Why make Defiling an "upside"? You can find other ways to balance the other classes with setting-specific features, and psychologically people react much better to upsides than downsides. WoW had a classic example - they changed from an "exhausted" XP penalty to a "well rested" bonus, while doubling the amount of XP required per level. Same effect in practice, but people responded much better to the idea of XP bonuses than XP penalties.
 

Ovinomancer

No flips for you!
You make defiling an upside because that's how the setting lore presents it. The setting doesn't exist unless defiling is notably more powerful than preserving. Otherwise, you'll need to lore up an alternate history where some other mechanism destroys almost all life on Athas and people fear and revile all arcane casters.
 

CleverNickName

Limit Break Dancing
"Need" is a strong word. Really the only things that a D&D game needs are a handful of people who can hang out for a few hours without acting like jerks. And maybe dice, if you're a purist.

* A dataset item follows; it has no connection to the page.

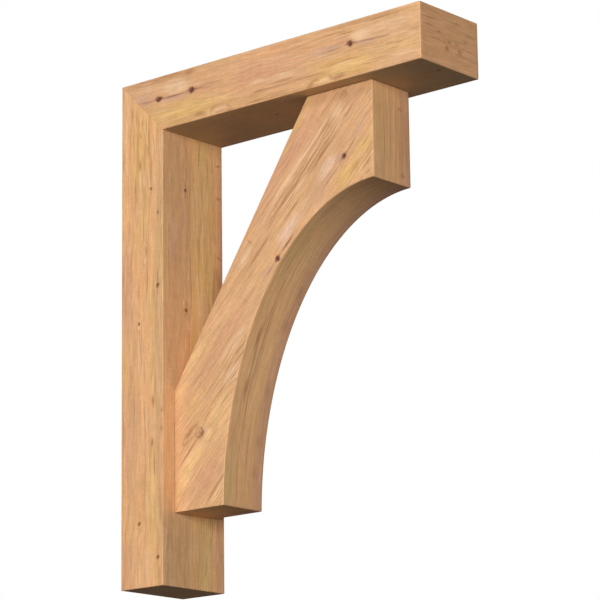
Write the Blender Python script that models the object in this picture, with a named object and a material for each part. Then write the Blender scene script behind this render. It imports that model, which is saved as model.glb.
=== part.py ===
"""Timber corbel bracket: a wall post, a top beam mitred to it, and a curved brace between them.

Metres. +X points out from the wall, +Y across the bracket and +Z up.
The origin is the middle of the post's back face, which lies against the wall.
"""

import math

import bmesh
import bpy

# Overall sizes.
HEIGHT = 0.8128            # 32 in, from the post's foot to the beam's top
PROJECTION = 0.6096        # 24 in, from the wall to the beam's end

# Sections of the timbers.
TIMBER_WIDTH = 0.1397      # 5-1/2 in, across the post and the beam
POST_DEPTH = 0.0889        # 3-1/2 in, out from the wall
BEAM_DEPTH = 0.0889        # 3-1/2 in, top to bottom
BRACE_WIDTH = 0.0889       # 3-1/2 in, across the brace, centred on the post

# The brace's outline.
FOOT_RISE = 0.1143         # 4-1/2 in, from the post's foot up to the brace's foot
FOOT_DEPTH = 0.1016        # 4 in, level foot, out from the post
POST_SEAT = 0.1905         # 7-1/2 in, height of the cut that bears on the post
BEAM_SEAT = 0.1270         # 5 in, length of the cut that bears under the beam
BEAM_OVERHANG = 0.1143     # 4-1/2 in, from the brace's end face to the beam's end
END_FACE_HEIGHT = 0.1524   # 6 in, plumb end face below the beam

# The hollow lower edge is part of an upright ellipse, whose centre lies just past two of the brace's faces.
CENTRE_BEYOND_END = 0.0046  # out from the brace's end face
CENTRE_BELOW_FOOT = 0.0063  # down from the brace's foot
HOLLOW_STEPS = 56

# Fits and finish.
JOINT_GAP = 0.0003         # left open in every joint between two timbers
EASED_EDGE = 0.0010        # width of the flat that the planed edges are eased by
SHARP_ANGLE = math.radians(20)  # faces that meet at less than this belong to one curved surface

# Heights and depths that follow from the sizes above.
POST_FOOT_Z = -HEIGHT / 2
BEAM_TOP_Z = POST_FOOT_Z + HEIGHT
BEAM_UNDERSIDE_Z = BEAM_TOP_Z - BEAM_DEPTH
BRACE_FOOT_Z = POST_FOOT_Z + FOOT_RISE
BRACE_BACK_X = POST_DEPTH + JOINT_GAP
BRACE_TOP_Z = BEAM_UNDERSIDE_Z - JOINT_GAP
BRACE_END_X = PROJECTION - BEAM_OVERHANG


def wood(name, colour, roughness):
    """A planed softwood with a clear, nearly matt finish."""
    material = bpy.data.materials.new(name)
    material.use_nodes = True
    shader = material.node_tree.nodes["Principled BSDF"]
    shader.inputs["Base Color"].default_value = (*colour, 1.0)
    shader.inputs["Roughness"].default_value = roughness
    shader.inputs["Metallic"].default_value = 0.0
    return material


def is_eased(edge, joint_faces):
    """A sharp edge is eased unless it bounds a face that is cut for a joint."""
    if edge.calc_face_angle(0.0) < SHARP_ANGLE:
        return False
    return not any(face in joint_faces for face in edge.link_faces)


def timber(name, outline, width, joint_sides, material):
    """A prism: outline in X and Z, as wide as width across Y, with its planed edges eased.

    joint_sides holds the numbers of the outline's sides that are joint faces.
    Side n runs from point n to the next one.
    """
    mesh = bpy.data.meshes.new(name)
    shape = bmesh.new()
    near = [shape.verts.new((x, -width / 2, z)) for x, z in outline]
    far = [shape.verts.new((x, width / 2, z)) for x, z in outline]
    shape.faces.new(near)
    shape.faces.new(reversed(far))
    joint_faces = set()
    for side in range(len(outline)):
        after = (side + 1) % len(outline)
        face = shape.faces.new((near[side], far[side], far[after], near[after]))
        if side in joint_sides:
            joint_faces.add(face)
    bmesh.ops.recalc_face_normals(shape, faces=shape.faces)
    eased = [edge for edge in shape.edges if is_eased(edge, joint_faces)]
    bmesh.ops.bevel(
        shape, geom=eased, offset=EASED_EDGE / math.sqrt(2), segments=1, affect="EDGES", clamp_overlap=True
    )
    bmesh.ops.triangulate(shape, faces=shape.faces)
    shape.to_mesh(mesh)
    shape.free()
    mesh.materials.append(material)
    piece = bpy.data.objects.new(name, mesh)
    bpy.context.scene.collection.objects.link(piece)
    return piece


def mitre_shift(side):
    """How far along X, and how far along Z, the mitre's cut is moved to leave half of the joint's gap.

    The joint runs from the outer corner, at the wall and the beam's top, to the inner corner.
    side is -1 for the post, below the joint, and +1 for the beam, above it.
    """
    length = math.hypot(POST_DEPTH, BEAM_DEPTH)
    half_gap = side * JOINT_GAP / 2
    return half_gap * length / BEAM_DEPTH, half_gap * length / POST_DEPTH


def wall_post(material):
    """The upright against the wall, from its square foot to the mitre at its top."""
    _, drop = mitre_shift(-1)
    outline = [
        (0.0, POST_FOOT_Z),
        (POST_DEPTH, POST_FOOT_Z),
        (POST_DEPTH, BEAM_UNDERSIDE_Z + drop),
        (0.0, BEAM_TOP_Z + drop),
    ]
    return timber("wall_post", outline, TIMBER_WIDTH, {2}, material)


def top_beam(material):
    """The level timber, from the mitre at the wall to its square outer end."""
    shift, _ = mitre_shift(1)
    outline = [
        (POST_DEPTH + shift, BEAM_UNDERSIDE_Z),
        (PROJECTION, BEAM_UNDERSIDE_Z),
        (PROJECTION, BEAM_TOP_Z),
        (shift, BEAM_TOP_Z),
    ]
    return timber("top_beam", outline, TIMBER_WIDTH, {3}, material)


def hollow_edge():
    """Points of the brace's hollow lower edge, from the front of its foot up to its end face."""
    centre_x = BRACE_END_X + CENTRE_BEYOND_END
    centre_z = BRACE_FOOT_Z - CENTRE_BELOW_FOOT
    foot_dx = centre_x - (POST_DEPTH + FOOT_DEPTH)
    foot_dz = BRACE_FOOT_Z - centre_z
    end_dx = centre_x - BRACE_END_X
    end_dz = BEAM_UNDERSIDE_Z - END_FACE_HEIGHT - centre_z
    # The two radii that take the ellipse through both corners.
    spread = (foot_dx * end_dz) ** 2 - (end_dx * foot_dz) ** 2
    radius_x = math.sqrt(spread / (end_dz**2 - foot_dz**2))
    radius_z = math.sqrt(spread / (foot_dx**2 - end_dx**2))
    start = math.atan2(foot_dz / radius_z, foot_dx / radius_x)
    finish = math.atan2(end_dz / radius_z, end_dx / radius_x)
    points = []
    for step in range(HOLLOW_STEPS + 1):
        angle = start + (finish - start) * step / HOLLOW_STEPS
        points.append((centre_x - radius_x * math.cos(angle), centre_z + radius_z * math.sin(angle)))
    return points


def curved_brace(material):
    """The diagonal timber: a level foot, the hollow edge, a plumb end face and a straight upper edge."""
    outline = [(BRACE_BACK_X, BRACE_FOOT_Z)]
    outline += hollow_edge()
    outline += [
        (BRACE_END_X, BRACE_TOP_Z),
        (BRACE_END_X - BEAM_SEAT, BRACE_TOP_Z),
        (BRACE_BACK_X, BRACE_FOOT_Z + POST_SEAT),
    ]
    beam_joint = len(outline) - 3
    post_joint = len(outline) - 1
    return timber("curved_brace", outline, BRACE_WIDTH, {beam_joint, post_joint}, material)


def main():
    for item in list(bpy.data.objects):
        bpy.data.objects.remove(item)
    wall_post(wood("post_wood", (0.71, 0.40, 0.19), 0.55))
    top_beam(wood("beam_wood", (0.68, 0.38, 0.19), 0.55))
    curved_brace(wood("brace_wood", (0.68, 0.39, 0.19), 0.55))


main()
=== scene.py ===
import math

import bmesh
import bpy
from mathutils import Matrix, Vector


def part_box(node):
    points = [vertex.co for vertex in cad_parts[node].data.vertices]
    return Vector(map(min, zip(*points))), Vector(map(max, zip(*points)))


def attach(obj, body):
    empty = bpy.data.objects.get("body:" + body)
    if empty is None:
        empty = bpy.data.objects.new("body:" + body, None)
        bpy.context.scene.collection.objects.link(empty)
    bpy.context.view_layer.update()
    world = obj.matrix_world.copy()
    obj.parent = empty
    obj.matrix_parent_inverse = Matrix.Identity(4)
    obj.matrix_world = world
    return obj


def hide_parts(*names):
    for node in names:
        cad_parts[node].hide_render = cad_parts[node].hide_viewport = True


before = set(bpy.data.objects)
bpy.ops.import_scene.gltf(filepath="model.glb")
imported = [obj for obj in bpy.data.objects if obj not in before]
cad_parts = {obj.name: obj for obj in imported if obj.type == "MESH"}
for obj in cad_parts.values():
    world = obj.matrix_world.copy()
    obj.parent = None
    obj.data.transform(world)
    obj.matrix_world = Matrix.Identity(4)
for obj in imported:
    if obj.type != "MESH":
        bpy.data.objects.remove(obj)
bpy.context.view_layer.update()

INCH = 0.0254

# Sizes of the timbers that the frame's boxes give.
POST_LOW, POST_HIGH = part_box("wall_post")
BEAM_LOW, BEAM_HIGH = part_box("top_beam")
BRACE_LOW, BRACE_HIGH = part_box("curved_brace")
POST_DEPTH = POST_HIGH.x
BEAM_UNDERSIDE = BEAM_LOW.z
TOP = BEAM_HIGH.z
REACH = BEAM_HIGH.x
FOOT = POST_LOW.z
HALF_WIDTH = POST_HIGH.y
BRACE_HALF_WIDTH = BRACE_HIGH.y
BRACE_END = BRACE_HIGH.x
BRACE_FOOT = BRACE_LOW.z
MITRE_GAP = 0.00005

# The brace's own cuts, as in the part's source.
FOOT_DEPTH = 0.1016
POST_SEAT = 0.1905
BEAM_SEAT = 0.127
END_FACE_HEIGHT = 0.1524
CENTRE_BEYOND_END = 0.0046
CENTRE_BELOW_FOOT = 0.0063
HOLLOW_STEPS = 220

# How finely the faces are divided, and how far the edges are rounded.
SLICE = 0.0055
ROUNDING = 0.001
HOLLOW_ROUNDING = 0.0015
SEAT_ROUNDING = 0.0018
ROUNDING_STEPS = 3
SHARP_ANGLE = math.radians(20)
CREASE_ANGLE = math.radians(38)
CUT_TOLERANCE = 1e-7

# Unit directions.
OUT = Vector((1, 0, 0))
SIDEWAYS = Vector((0, 1, 0))
UP = Vector((0, 0, 1))
DIAGONAL = Vector((1, 0, 1)).normalized()
ACROSS_DIAGONAL = Vector((1, 0, -1)).normalized()

# The photograph's camera, worked out from the bracket's corners.
CAMERA_PLACE = (3.0596, -3.2187, -1.0208)
CAMERA_AZIMUTH = math.radians(40.501)
CAMERA_ELEVATION = math.radians(-13.748)
CAMERA_ROLL = math.radians(-0.742)
FOCAL_PIXELS = 2858.3
PICTURE_PIXELS = 600
SENSOR_MM = 36.0
FAR_CLIP = 100.0

# The studio: even light from all round, round soft lights, and a pale floor far below.
GLOW_STRENGTH = 0.066
LIGHT_SIZE = 3.6
LIGHT_DISTANCE = 9.0
# Each light's name, azimuth and elevation in degrees, and power in watts.
LIGHTS = (
    ("main", 30, 0, 476),
    ("right", 50, 0, 228),
    ("upper_left", -15, 40, 206),
    ("back", 200, 25, 330),
)
FLOOR_HALF = 8.0
FLOOR_DROP = 2.5
FLOOR_COLOUR = (0.85, 0.85, 0.84, 1.0)
FLOOR_ROUGHNESS = 0.8
FLOOR_EMISSION = 0.8
FLOOR_EMISSION_SHARE = 0.75

# A face whose normal has more than this share along an axis is turned that way.
TURNED = 0.8
HALF_TURNED = 0.5


def hollow_ellipse():
    """The ellipse that the brace's hollow edge is part of: centre x and z, then its radii in x and z."""
    centre_x = BRACE_END + CENTRE_BEYOND_END
    centre_z = BRACE_FOOT - CENTRE_BELOW_FOOT
    foot_dx = centre_x - (POST_DEPTH + FOOT_DEPTH)
    foot_dz = BRACE_FOOT - centre_z
    end_dx = centre_x - BRACE_END
    end_dz = BEAM_UNDERSIDE - END_FACE_HEIGHT - centre_z
    spread = (foot_dx * end_dz) ** 2 - (end_dx * foot_dz) ** 2
    radius_x = math.sqrt(spread / (end_dz**2 - foot_dz**2))
    radius_z = math.sqrt(spread / (foot_dx**2 - end_dx**2))
    return centre_x, centre_z, radius_x, radius_z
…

Psionics? They should be there for those who want them, and easy to ignore for those who don't. But that's about as far as I would ride that wagon.
 

Ovinomancer

No flips for you!
"Need" is a strong word. Really the only things that a D&D game needs are a handful of people who can hang out for a few hours without acting like jerks. And maybe dice, if you're a purist.

Psionics? They should be there for those who want them, and easy to ignore for those who don't. But that's about as far as I would ride that wagon.
Um, Dark Sun is a specific setting with specific tropes and genre logics. It's not a general D&D game. But, for those, I do not disagree with you.